* **Supplied material**:
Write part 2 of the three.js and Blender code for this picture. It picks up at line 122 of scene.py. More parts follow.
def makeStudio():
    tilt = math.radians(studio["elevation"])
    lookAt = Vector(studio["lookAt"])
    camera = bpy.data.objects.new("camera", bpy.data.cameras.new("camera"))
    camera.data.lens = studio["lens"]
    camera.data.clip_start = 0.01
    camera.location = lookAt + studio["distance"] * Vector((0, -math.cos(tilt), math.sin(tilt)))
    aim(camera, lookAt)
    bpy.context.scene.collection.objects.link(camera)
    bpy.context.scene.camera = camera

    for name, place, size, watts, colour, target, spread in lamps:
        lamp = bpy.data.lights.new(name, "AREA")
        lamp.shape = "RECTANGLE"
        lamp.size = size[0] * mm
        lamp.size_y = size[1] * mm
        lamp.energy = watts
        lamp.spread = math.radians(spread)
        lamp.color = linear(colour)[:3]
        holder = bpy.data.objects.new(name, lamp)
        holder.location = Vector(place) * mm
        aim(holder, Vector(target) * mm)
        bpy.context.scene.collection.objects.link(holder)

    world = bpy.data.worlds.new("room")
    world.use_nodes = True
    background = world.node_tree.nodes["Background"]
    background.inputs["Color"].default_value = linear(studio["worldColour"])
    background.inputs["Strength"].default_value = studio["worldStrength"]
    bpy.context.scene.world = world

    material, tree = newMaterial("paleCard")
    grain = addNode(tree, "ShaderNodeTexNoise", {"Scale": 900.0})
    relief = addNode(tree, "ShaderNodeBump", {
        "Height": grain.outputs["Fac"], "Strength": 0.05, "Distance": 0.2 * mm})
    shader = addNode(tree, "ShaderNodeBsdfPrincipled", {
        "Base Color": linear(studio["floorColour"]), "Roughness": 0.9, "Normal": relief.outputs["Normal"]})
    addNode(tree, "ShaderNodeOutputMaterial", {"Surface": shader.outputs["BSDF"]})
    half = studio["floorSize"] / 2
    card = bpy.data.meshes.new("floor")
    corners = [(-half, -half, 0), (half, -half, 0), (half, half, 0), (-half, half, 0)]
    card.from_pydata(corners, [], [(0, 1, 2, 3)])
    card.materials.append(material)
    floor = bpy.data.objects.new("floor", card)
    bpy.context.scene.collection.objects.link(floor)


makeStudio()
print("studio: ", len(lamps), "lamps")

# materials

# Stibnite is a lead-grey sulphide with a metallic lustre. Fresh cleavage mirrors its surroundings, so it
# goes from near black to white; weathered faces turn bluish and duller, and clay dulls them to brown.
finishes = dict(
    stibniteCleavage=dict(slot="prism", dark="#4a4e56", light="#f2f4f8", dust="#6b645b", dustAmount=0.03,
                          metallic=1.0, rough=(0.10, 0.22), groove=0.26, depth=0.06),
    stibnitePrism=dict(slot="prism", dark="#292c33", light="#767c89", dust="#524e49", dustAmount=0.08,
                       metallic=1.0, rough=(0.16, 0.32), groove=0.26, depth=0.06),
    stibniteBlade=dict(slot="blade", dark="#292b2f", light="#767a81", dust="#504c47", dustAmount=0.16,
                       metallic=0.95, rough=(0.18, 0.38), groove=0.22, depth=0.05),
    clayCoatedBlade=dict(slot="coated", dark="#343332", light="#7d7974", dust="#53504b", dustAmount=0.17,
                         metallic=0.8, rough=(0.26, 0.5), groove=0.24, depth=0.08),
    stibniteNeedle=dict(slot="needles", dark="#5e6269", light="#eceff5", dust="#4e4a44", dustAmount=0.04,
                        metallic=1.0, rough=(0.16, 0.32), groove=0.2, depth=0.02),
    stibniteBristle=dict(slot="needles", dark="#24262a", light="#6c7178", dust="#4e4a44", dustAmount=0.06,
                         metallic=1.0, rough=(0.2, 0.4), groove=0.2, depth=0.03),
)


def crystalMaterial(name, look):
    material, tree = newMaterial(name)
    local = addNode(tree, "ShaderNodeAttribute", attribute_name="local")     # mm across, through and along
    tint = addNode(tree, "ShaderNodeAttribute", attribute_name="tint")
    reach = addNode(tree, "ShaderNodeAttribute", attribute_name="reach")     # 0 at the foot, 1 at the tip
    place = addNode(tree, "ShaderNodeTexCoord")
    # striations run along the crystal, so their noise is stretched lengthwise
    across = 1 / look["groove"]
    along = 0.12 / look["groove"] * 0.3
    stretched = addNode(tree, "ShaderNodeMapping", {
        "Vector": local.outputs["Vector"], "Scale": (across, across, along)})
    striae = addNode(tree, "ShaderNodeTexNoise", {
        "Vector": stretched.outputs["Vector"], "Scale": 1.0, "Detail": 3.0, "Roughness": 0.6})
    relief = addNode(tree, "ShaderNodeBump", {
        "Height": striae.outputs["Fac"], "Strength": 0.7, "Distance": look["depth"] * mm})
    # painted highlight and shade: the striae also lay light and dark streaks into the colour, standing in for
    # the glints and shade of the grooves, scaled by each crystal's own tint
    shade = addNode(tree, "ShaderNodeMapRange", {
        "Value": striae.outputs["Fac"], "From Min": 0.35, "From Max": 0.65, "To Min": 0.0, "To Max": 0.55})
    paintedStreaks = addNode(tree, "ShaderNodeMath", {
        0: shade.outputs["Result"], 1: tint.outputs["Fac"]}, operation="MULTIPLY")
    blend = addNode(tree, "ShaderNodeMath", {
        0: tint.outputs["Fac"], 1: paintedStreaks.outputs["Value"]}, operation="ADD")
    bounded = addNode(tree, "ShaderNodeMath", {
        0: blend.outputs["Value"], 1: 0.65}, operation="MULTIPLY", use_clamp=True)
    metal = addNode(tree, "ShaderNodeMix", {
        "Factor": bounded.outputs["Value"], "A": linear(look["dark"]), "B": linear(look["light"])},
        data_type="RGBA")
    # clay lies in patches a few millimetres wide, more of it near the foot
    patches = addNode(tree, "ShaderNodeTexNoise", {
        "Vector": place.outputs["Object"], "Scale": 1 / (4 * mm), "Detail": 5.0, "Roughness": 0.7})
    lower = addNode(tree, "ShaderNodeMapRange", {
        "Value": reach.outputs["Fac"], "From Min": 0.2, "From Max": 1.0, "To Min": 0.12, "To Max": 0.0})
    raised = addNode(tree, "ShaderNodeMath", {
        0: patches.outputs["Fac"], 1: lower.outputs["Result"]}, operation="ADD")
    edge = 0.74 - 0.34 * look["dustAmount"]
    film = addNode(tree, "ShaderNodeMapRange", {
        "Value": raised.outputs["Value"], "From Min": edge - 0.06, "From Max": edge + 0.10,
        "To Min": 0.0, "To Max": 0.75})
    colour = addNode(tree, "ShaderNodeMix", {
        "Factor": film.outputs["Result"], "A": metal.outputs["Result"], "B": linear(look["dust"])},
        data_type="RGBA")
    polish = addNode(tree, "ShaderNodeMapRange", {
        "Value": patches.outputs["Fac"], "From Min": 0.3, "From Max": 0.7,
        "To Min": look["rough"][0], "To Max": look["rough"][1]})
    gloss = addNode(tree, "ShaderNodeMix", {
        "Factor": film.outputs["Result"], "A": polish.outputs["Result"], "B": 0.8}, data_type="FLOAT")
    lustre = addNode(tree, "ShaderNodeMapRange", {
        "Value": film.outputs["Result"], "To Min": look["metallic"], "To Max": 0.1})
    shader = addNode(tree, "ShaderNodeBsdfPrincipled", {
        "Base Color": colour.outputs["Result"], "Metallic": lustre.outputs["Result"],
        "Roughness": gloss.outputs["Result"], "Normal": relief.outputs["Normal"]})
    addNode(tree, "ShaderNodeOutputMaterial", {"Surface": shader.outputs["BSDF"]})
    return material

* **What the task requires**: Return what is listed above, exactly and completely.

* **Final answer**:
Write part 2 of the three.js and Blender code for this picture. It picks up at line 122 of scene.py. More parts follow.
def makeStudio():
    tilt = math.radians(studio["elevation"])
    lookAt = Vector(studio["lookAt"])
    camera = bpy.data.objects.new("camera", bpy.data.cameras.new("camera"))
    camera.data.lens = studio["lens"]
    camera.data.clip_start = 0.01
    camera.location = lookAt + studio["distance"] * Vector((0, -math.cos(tilt), math.sin(tilt)))
    aim(camera, lookAt)
    bpy.context.scene.collection.objects.link(camera)
    bpy.context.scene.camera = camera

    for name, place, size, watts, colour, target, spread in lamps:
        lamp = bpy.data.lights.new(name, "AREA")
        lamp.shape = "RECTANGLE"
        lamp.size = size[0] * mm
        lamp.size_y = size[1] * mm
        lamp.energy = watts
        lamp.spread = math.radians(spread)
        lamp.color = linear(colour)[:3]
        holder = bpy.data.objects.new(name, lamp)
        holder.location = Vector(place) * mm
        aim(holder, Vector(target) * mm)
        bpy.context.scene.collection.objects.link(holder)

    world = bpy.data.worlds.new("room")
    world.use_nodes = True
    background = world.node_tree.nodes["Background"]
    background.inputs["Color"].default_value = linear(studio["worldColour"])
    background.inputs["Strength"].default_value = studio["worldStrength"]
    bpy.context.scene.world = world

    material, tree = newMaterial("paleCard")
    grain = addNode(tree, "ShaderNodeTexNoise", {"Scale": 900.0})
    relief = addNode(tree, "ShaderNodeBump", {
        "Height": grain.outputs["Fac"], "Strength": 0.05, "Distance": 0.2 * mm})
    shader = addNode(tree, "ShaderNodeBsdfPrincipled", {
        "Base Color": linear(studio["floorColour"]), "Roughness": 0.9, "Normal": relief.outputs["Normal"]})
    addNode(tree, "ShaderNodeOutputMaterial", {"Surface": shader.outputs["BSDF"]})
    half = studio["floorSize"] / 2
    card = bpy.data.meshes.new("floor")
    corners = [(-half, -half, 0), (half, -half, 0), (half, half, 0), (-half, half, 0)]
    card.from_pydata(corners, [], [(0, 1, 2, 3)])
    card.materials.append(material)
    floor = bpy.data.objects.new("floor", card)
    bpy.context.scene.collection.objects.link(floor)


makeStudio()
print("studio: ", len(lamps), "lamps")

# materials

# Stibnite is a lead-grey sulphide with a metallic lustre. Fresh cleavage mirrors its surroundings, so it
# goes from near black to white; weathered faces turn bluish and duller, and clay dulls them to brown.
finishes = dict(
    stibniteCleavage=dict(slot="prism", dark="#4a4e56", light="#f2f4f8", dust="#6b645b", dustAmount=0.03,
                          metallic=1.0, rough=(0.10, 0.22), groove=0.26, depth=0.06),
    stibnitePrism=dict(slot="prism", dark="#292c33", light="#767c89", dust="#524e49", dustAmount=0.08,
                       metallic=1.0, rough=(0.16, 0.32), groove=0.26, depth=0.06),
    stibniteBlade=dict(slot="blade", dark="#292b2f", light="#767a81", dust="#504c47", dustAmount=0.16,
                       metallic=0.95, rough=(0.18, 0.38), groove=0.22, depth=0.05),
    clayCoatedBlade=dict(slot="coated", dark="#343332", light="#7d7974", dust="#53504b", dustAmount=0.17,
                         metallic=0.8, rough=(0.26, 0.5), groove=0.24, depth=0.08),
    stibniteNeedle=dict(slot="needles", dark="#5e6269", light="#eceff5", dust="#4e4a44", dustAmount=0.04,
                        metallic=1.0, rough=(0.16, 0.32), groove=0.2, depth=0.02),
    stibniteBristle=dict(slot="needles", dark="#24262a", light="#6c7178", dust="#4e4a44", dustAmount=0.06,
                         metallic=1.0, rough=(0.2, 0.4), groove=0.2, depth=0.03),
)


def crystalMaterial(name, look):
    material, tree = newMaterial(name)
    local = addNode(tree, "ShaderNodeAttribute", attribute_name="local")     # mm across, through and along
    tint = addNode(tree, "ShaderNodeAttribute", attribute_name="tint")
    reach = addNode(tree, "ShaderNodeAttribute", attribute_name="reach")     # 0 at the foot, 1 at the tip
    place = addNode(tree, "ShaderNodeTexCoord")
    # striations run along the crystal, so their noise is stretched lengthwise
    across = 1 / look["groove"]
    along = 0.12 / look["groove"] * 0.3
    stretched = addNode(tree, "ShaderNodeMapping", {
        "Vector": local.outputs["Vector"], "Scale": (across, across, along)})
    striae = addNode(tree, "ShaderNodeTexNoise", {
        "Vector": stretched.outputs["Vector"], "Scale": 1.0, "Detail": 3.0, "Roughness": 0.6})
    relief = addNode(tree, "ShaderNodeBump", {
        "Height": striae.outputs["Fac"], "Strength": 0.7, "Distance": look["depth"] * mm})
    # painted highlight and shade: the striae also lay light and dark streaks into the colour, standing in for
    # the glints and shade of the grooves, scaled by each crystal's own tint
    shade = addNode(tree, "ShaderNodeMapRange", {
        "Value": striae.outputs["Fac"], "From Min": 0.35, "From Max": 0.65, "To Min": 0.0, "To Max": 0.55})
    paintedStreaks = addNode(tree, "ShaderNodeMath", {
        0: shade.outputs["Result"], 1: tint.outputs["Fac"]}, operation="MULTIPLY")
    blend = addNode(tree, "ShaderNodeMath", {
        0: tint.outputs["Fac"], 1: paintedStreaks.outputs["Value"]}, operation="ADD")
    bounded = addNode(tree, "ShaderNodeMath", {
        0: blend.outputs["Value"], 1: 0.65}, operation="MULTIPLY", use_clamp=True)
    metal = addNode(tree, "ShaderNodeMix", {
        "Factor": bounded.outputs["Value"], "A": linear(look["dark"]), "B": linear(look["light"])},
        data_type="RGBA")
    # clay lies in patches a few millimetres wide, more of it near the foot
    patches = addNode(tree, "ShaderNodeTexNoise", {
        "Vector": place.outputs["Object"], "Scale": 1 / (4 * mm), "Detail": 5.0, "Roughness": 0.7})
    lower = addNode(tree, "ShaderNodeMapRange", {
        "Value": reach.outputs["Fac"], "From Min": 0.2, "From Max": 1.0, "To Min": 0.12, "To Max": 0.0})
    raised = addNode(tree, "ShaderNodeMath", {
        0: patches.outputs["Fac"], 1: lower.outputs["Result"]}, operation="ADD")
    edge = 0.74 - 0.34 * look["dustAmount"]
    film = addNode(tree, "ShaderNodeMapRange", {
        "Value": raised.outputs["Value"], "From Min": edge - 0.06, "From Max": edge + 0.10,
        "To Min": 0.0, "To Max": 0.75})
    colour = addNode(tree, "ShaderNodeMix", {
        "Factor": film.outputs["Result"], "A": metal.outputs["Result"], "B": linear(look["dust"])},
        data_type="RGBA")
    polish = addNode(tree, "ShaderNodeMapRange", {
        "Value": patches.outputs["Fac"], "From Min": 0.3, "From Max": 0.7,
        "To Min": look["rough"][0], "To Max": look["rough"][1]})
    gloss = addNode(tree, "ShaderNodeMix", {
        "Factor": film.outputs["Result"], "A": polish.outputs["Result"], "B": 0.8}, data_type="FLOAT")
    lustre = addNode(tree, "ShaderNodeMapRange", {
        "Value": film.outputs["Result"], "To Min": look["metallic"], "To Max": 0.1})
    shader = addNode(tree, "ShaderNodeBsdfPrincipled", {
        "Base Color": colour.outputs["Result"], "Metallic": lustre.outputs["Result"],
        "Roughness": gloss.outputs["Result"], "Normal": relief.outputs["Normal"]})
    addNode(tree, "ShaderNodeOutputMaterial", {"Surface": shader.outputs["BSDF"]})
    return material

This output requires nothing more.